▸ Exercise aim
Quote the whole listing word for word, please.

Entries with parts and joints
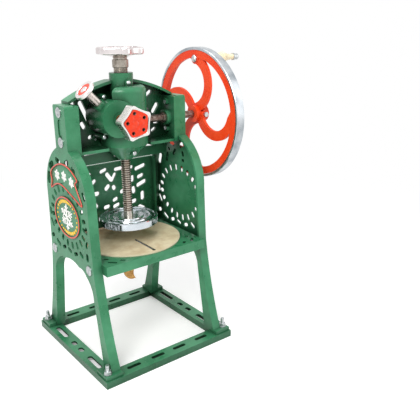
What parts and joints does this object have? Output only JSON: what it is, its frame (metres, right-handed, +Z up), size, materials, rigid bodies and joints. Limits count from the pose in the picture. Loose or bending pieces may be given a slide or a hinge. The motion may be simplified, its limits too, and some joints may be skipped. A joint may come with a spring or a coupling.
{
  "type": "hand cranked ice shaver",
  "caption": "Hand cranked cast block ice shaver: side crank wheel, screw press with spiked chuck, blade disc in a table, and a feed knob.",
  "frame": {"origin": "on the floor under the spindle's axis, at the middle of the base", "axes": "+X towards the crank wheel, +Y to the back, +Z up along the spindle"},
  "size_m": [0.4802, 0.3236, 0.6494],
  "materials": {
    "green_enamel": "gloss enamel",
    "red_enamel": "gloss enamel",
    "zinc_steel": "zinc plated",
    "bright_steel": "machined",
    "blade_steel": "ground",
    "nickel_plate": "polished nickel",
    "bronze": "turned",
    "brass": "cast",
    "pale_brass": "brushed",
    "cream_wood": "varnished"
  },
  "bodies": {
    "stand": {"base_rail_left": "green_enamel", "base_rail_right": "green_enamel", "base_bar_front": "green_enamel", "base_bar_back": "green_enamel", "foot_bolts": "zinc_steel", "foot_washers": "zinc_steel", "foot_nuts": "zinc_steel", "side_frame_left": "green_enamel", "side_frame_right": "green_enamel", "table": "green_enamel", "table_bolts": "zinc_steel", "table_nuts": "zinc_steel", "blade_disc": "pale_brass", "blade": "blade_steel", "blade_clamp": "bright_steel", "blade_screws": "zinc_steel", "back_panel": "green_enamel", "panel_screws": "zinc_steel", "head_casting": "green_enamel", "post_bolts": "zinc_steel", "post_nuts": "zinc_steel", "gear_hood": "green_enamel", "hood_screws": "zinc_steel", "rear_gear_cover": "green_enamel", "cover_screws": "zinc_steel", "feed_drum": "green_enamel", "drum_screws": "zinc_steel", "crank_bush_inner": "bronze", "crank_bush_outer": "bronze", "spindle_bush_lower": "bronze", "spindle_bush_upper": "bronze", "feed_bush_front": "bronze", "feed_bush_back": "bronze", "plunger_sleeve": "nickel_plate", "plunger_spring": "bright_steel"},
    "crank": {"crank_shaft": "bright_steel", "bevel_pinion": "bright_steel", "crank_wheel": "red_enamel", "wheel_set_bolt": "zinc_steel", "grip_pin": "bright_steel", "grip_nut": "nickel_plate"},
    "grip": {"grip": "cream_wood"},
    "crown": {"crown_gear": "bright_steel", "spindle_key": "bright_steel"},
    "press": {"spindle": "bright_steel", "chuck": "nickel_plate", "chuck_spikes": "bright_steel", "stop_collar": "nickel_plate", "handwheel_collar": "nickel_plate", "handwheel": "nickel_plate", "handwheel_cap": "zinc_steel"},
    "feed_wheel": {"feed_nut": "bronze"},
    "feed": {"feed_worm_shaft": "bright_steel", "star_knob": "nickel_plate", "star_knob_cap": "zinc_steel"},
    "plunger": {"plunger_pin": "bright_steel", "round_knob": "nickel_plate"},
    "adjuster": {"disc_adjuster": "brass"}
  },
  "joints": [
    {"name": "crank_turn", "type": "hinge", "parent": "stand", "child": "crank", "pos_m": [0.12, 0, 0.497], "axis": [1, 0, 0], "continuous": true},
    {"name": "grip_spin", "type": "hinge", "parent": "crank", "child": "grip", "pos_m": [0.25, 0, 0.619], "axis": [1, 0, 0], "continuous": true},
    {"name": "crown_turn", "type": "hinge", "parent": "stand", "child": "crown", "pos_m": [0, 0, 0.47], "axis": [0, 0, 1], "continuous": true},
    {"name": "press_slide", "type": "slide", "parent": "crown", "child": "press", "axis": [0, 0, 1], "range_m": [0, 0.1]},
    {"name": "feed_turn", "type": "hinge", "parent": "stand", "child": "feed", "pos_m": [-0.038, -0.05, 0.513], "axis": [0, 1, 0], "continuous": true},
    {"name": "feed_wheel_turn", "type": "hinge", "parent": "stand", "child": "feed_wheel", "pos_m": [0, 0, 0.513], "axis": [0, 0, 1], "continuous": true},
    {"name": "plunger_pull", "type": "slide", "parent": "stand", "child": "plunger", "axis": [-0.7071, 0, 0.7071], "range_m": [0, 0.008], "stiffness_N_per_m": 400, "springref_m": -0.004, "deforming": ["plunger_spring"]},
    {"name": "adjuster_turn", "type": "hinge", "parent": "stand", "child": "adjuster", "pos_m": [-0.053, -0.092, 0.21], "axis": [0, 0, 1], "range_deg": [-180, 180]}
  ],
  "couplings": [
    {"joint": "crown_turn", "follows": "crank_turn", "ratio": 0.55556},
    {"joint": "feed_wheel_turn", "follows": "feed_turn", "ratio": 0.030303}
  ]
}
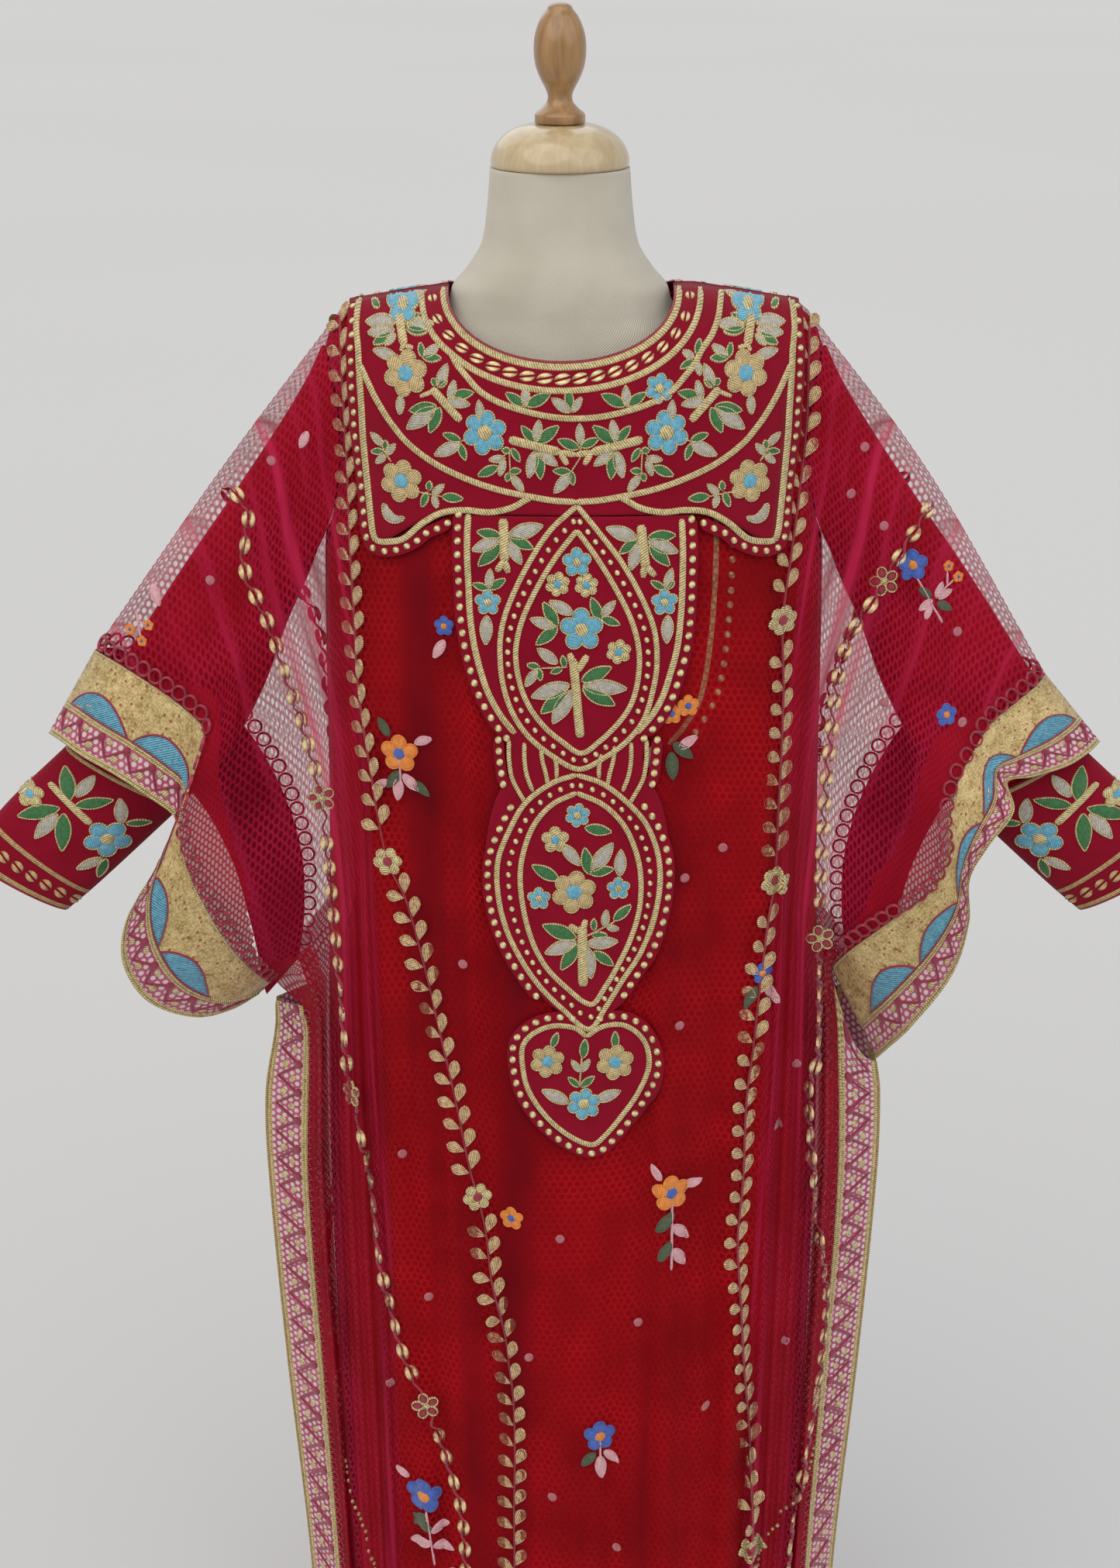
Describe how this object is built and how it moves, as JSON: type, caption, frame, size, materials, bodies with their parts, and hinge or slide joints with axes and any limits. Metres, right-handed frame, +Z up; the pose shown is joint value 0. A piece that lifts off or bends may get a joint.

▸ Written answer
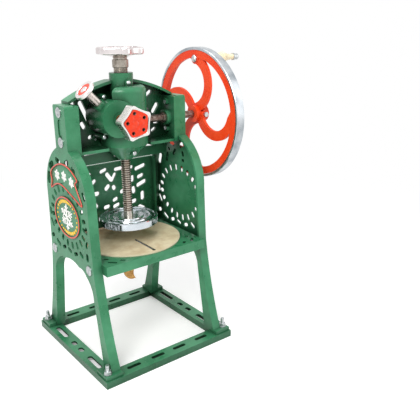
What parts and joints does this object have? Output only JSON: what it is, its frame (metres, right-handed, +Z up), size, materials, rigid bodies and joints. Limits count from the pose in the picture. Loose or bending pieces may be given a slide or a hinge. The motion may be simplified, its limits too, and some joints may be skipped. A joint may come with a spring or a coupling.
{
  "type": "hand cranked ice shaver",
  "caption": "Hand cranked cast block ice shaver: side crank wheel, screw press with spiked chuck, blade disc in a table, and a feed knob.",
  "frame": {"origin": "on the floor under the spindle's axis, at the middle of the base", "axes": "+X towards the crank wheel, +Y to the back, +Z up along the spindle"},
  "size_m": [0.4802, 0.3236, 0.6494],
  "materials": {
    "green_enamel": "gloss enamel",
    "red_enamel": "gloss enamel",
    "zinc_steel": "zinc plated",
    "bright_steel": "machined",
    "blade_steel": "ground",
    "nickel_plate": "polished nickel",
    "bronze": "turned",
    "brass": "cast",
    "pale_brass": "brushed",
    "cream_wood": "varnished"
  },
  "bodies": {
    "stand": {"base_rail_left": "green_enamel", "base_rail_right": "green_enamel", "base_bar_front": "green_enamel", "base_bar_back": "green_enamel", "foot_bolts": "zinc_steel", "foot_washers": "zinc_steel", "foot_nuts": "zinc_steel", "side_frame_left": "green_enamel", "side_frame_right": "green_enamel", "table": "green_enamel", "table_bolts": "zinc_steel", "table_nuts": "zinc_steel", "blade_disc": "pale_brass", "blade": "blade_steel", "blade_clamp": "bright_steel", "blade_screws": "zinc_steel", "back_panel": "green_enamel", "panel_screws": "zinc_steel", "head_casting": "green_enamel", "post_bolts": "zinc_steel", "post_nuts": "zinc_steel", "gear_hood": "green_enamel", "hood_screws": "zinc_steel", "rear_gear_cover": "green_enamel", "cover_screws": "zinc_steel", "feed_drum": "green_enamel", "drum_screws": "zinc_steel", "crank_bush_inner": "bronze", "crank_bush_outer": "bronze", "spindle_bush_lower": "bronze", "spindle_bush_upper": "bronze", "feed_bush_front": "bronze", "feed_bush_back": "bronze", "plunger_sleeve": "nickel_plate", "plunger_spring": "bright_steel"},
    "crank": {"crank_shaft": "bright_steel", "bevel_pinion": "bright_steel", "crank_wheel": "red_enamel", "wheel_set_bolt": "zinc_steel", "grip_pin": "bright_steel", "grip_nut": "nickel_plate"},
    "grip": {"grip": "cream_wood"},
    "crown": {"crown_gear": "bright_steel", "spindle_key": "bright_steel"},
    "press": {"spindle": "bright_steel", "chuck": "nickel_plate", "chuck_spikes": "bright_steel", "stop_collar": "nickel_plate", "handwheel_collar": "nickel_plate", "handwheel": "nickel_plate", "handwheel_cap": "zinc_steel"},
    "feed_wheel": {"feed_nut": "bronze"},
    "feed": {"feed_worm_shaft": "bright_steel", "star_knob": "nickel_plate", "star_knob_cap": "zinc_steel"},
    "plunger": {"plunger_pin": "bright_steel", "round_knob": "nickel_plate"},
    "adjuster": {"disc_adjuster": "brass"}
  },
  "joints": [
    {"name": "crank_turn", "type": "hinge", "parent": "stand", "child": "crank", "pos_m": [0.12, 0, 0.497], "axis": [1, 0, 0], "continuous": true},
    {"name": "grip_spin", "type": "hinge", "parent": "crank", "child": "grip", "pos_m": [0.25, 0, 0.619], "axis": [1, 0, 0], "continuous": true},
    {"name": "crown_turn", "type": "hinge", "parent": "stand", "child": "crown", "pos_m": [0, 0, 0.47], "axis": [0, 0, 1], "continuous": true},
    {"name": "press_slide", "type": "slide", "parent": "crown", "child": "press", "axis": [0, 0, 1], "range_m": [0, 0.1]},
    {"name": "feed_turn", "type": "hinge", "parent": "stand", "child": "feed", "pos_m": [-0.038, -0.05, 0.513], "axis": [0, 1, 0], "continuous": true},
    {"name": "feed_wheel_turn", "type": "hinge", "parent": "stand", "child": "feed_wheel", "pos_m": [0, 0, 0.513], "axis": [0, 0, 1], "continuous": true},
    {"name": "plunger_pull", "type": "slide", "parent": "stand", "child": "plunger", "axis": [-0.7071, 0, 0.7071], "range_m": [0, 0.008], "stiffness_N_per_m": 400, "springref_m": -0.004, "deforming": ["plunger_spring"]},
    {"name": "adjuster_turn", "type": "hinge", "parent": "stand", "child": "adjuster", "pos_m": [-0.053, -0.092, 0.21], "axis": [0, 0, 1], "range_deg": [-180, 180]}
  ],
  "couplings": [
    {"joint": "crown_turn", "follows": "crank_turn", "ratio": 0.55556},
    {"joint": "feed_wheel_turn", "follows": "feed_turn", "ratio": 0.030303}
  ]
}
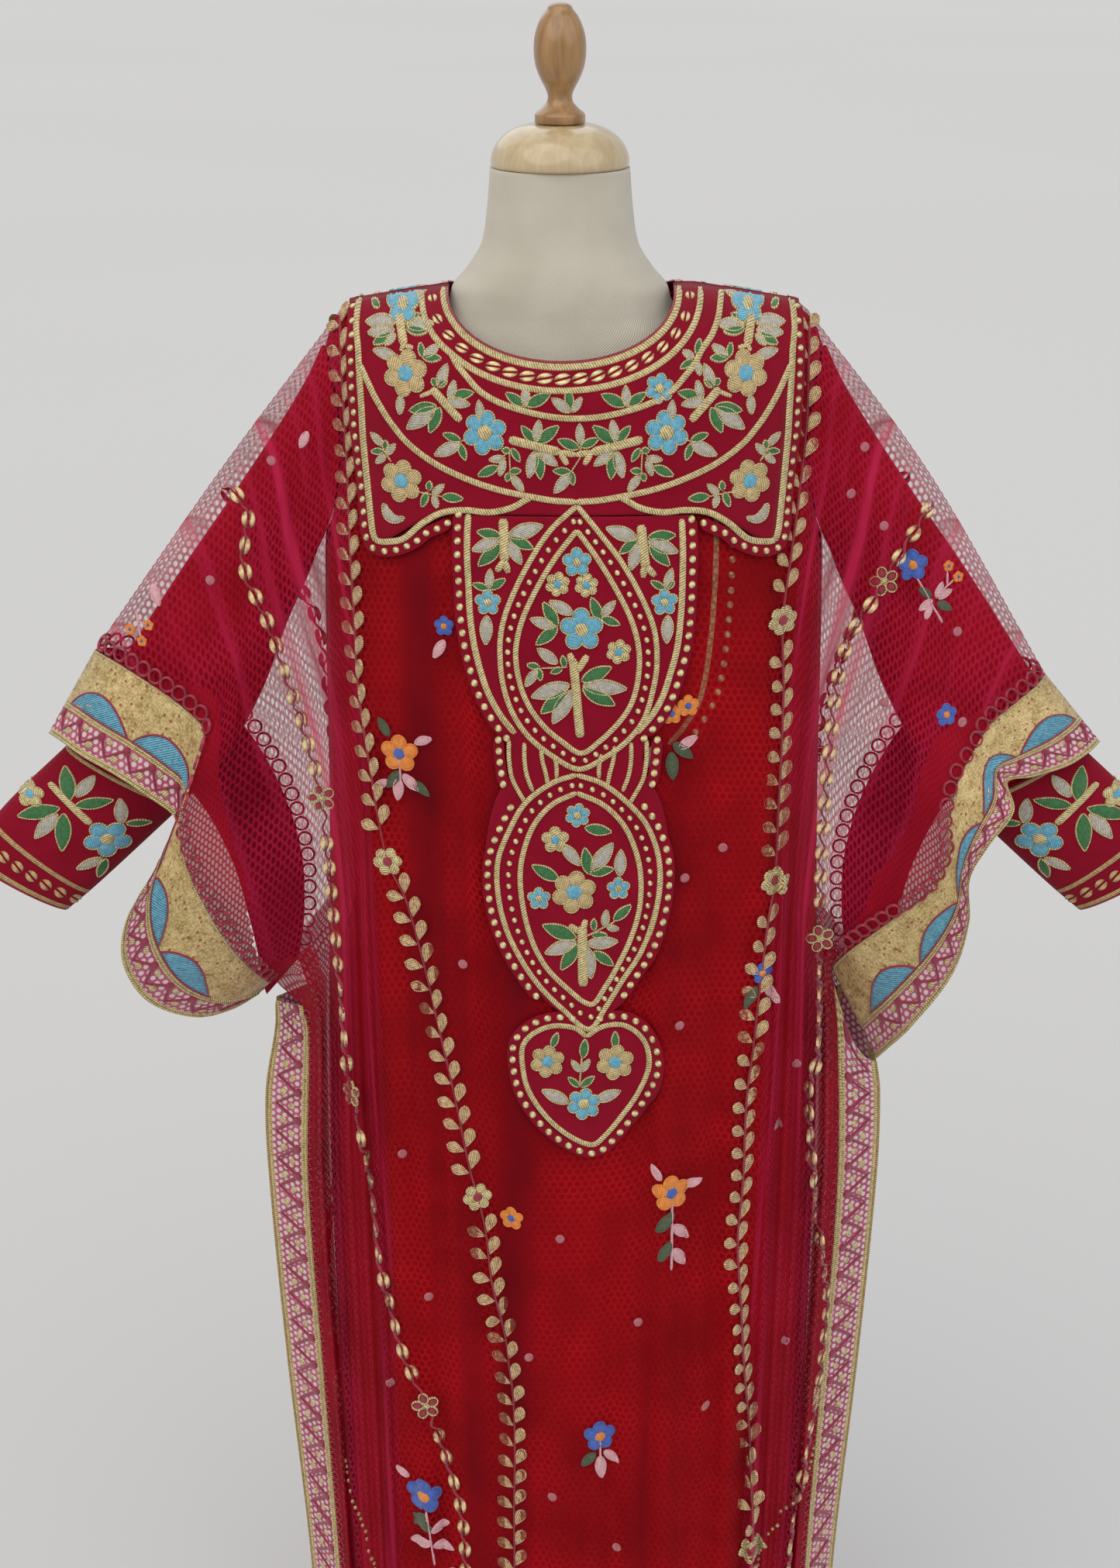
Describe how this object is built and how it moves, as JSON: type, caption, frame, size, materials, bodies with their parts, and hinge or slide joints with axes and any limits. Metres, right-handed frame, +Z up; the pose shown is joint value 0. A piece that lifts off or bends may get a joint.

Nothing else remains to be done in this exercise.